The central message of this chapter for those who invest and receive investment can be summed up in a single aphorism: Be patient for growth, not for profit. Because of the perverse dynamics of the death spiral from inadequate growth, achieving growth requires an almost Zen-like ability to pursue growth when it is not necessary. The key to finding disruptive footholds is to connect with a job in what initially will be small, nonobvious market segments—ideally, market segments characterized by nonconsumption.

Pressure for early profit keeps investors willing to invest the cash needed to fuel the growth in a venture’s asset base. Demanding early profitability is not only good discipline, it is critical to continued success. It ensures that you have truly connected with a job in markets that potential competitors are happy to ignore. As you seek out the early sustaining innovations that realize your growth potential, staying profitable requires that you stay connected with that job. This profitability ensures that you will maintain the support and enthusiasm of the board and shareholders. Internally, continued profitability earns you the continued support and enthusiasm of senior management who have staked their reputation, and the employees who have staked their careers, on your success. There is no substitute. Ventures that are allowed to defer profitability typically never get there.

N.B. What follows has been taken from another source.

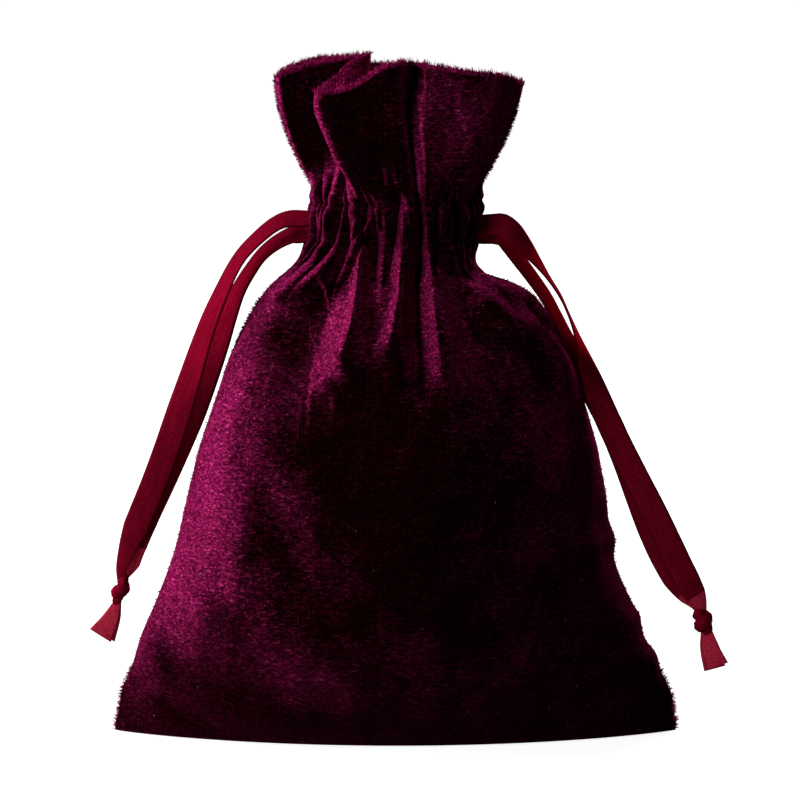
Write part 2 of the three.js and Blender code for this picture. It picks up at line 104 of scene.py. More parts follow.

[22]Professor William Sahlman of the Harvard Business School has studied the phenomenon of venture capital “bubble” investing for two decades. He observes that when many venture investors conclude that they need to have strong investment positions in a “category,” investors develop “capital market myopia”—a view that does not consider the impact that other firms’ investments will have on the probability that their individual investment will succeed. When massive amounts of available venture capital are focused on an industry where investors perceive steep scale economies and strong network effects, the funds and the companies in which they invest are compelled to engage in “racing” behavior. Firms seek to dramatically outspend the competition, because it is a company’s relative spending rate and its relative execution capability that drive success. Sahlman notes that once a race like this has started, venture funds have no option but to engage in that behavior if they want to participate in that investment category. Sahlman has observed that between the mid-1980s and the early 1990s—the period following the first of these investment bubbles—the returns to venture capital were zero. We have seen a similar decline in venture returns in the years following the dot-com and telecommunications investment bubble in the late 1990s.

[23]Big-ticket investing of money that is impatient for profit and growth is very appropriate in later stages of step 1 of the spiral, when the company needs to focus deliberately on a winning strategy that has become clear. Interestingly, Bain Capital, which has been one of the most successful investment firms over the past decade, made this transition very effectively. Bain started out making rather small venture investments. It provided the start-up funding for Staples, the office superstore, for example. It was so successful with its first fund that investors simply poured as much money into subsequent funds as Bain would let them. This meant that the firm’s values changed, and it could no longer prioritize small investments. In contrast to the behavior of the venture funds in the bubble, however, Bain stopped making early-stage investments as it got bigger. It became a later-stage private equity investor, and continued to perform magnificently. In the parlance of the model of theory building we presented in the introduction, as these investment funds grow, they find themselves in different circumstances. The strategies that led to success in one circumstance can lead to disaster in another. Bain Capital changed strategy as its circumstances changed. Many of the venture capital funds did not.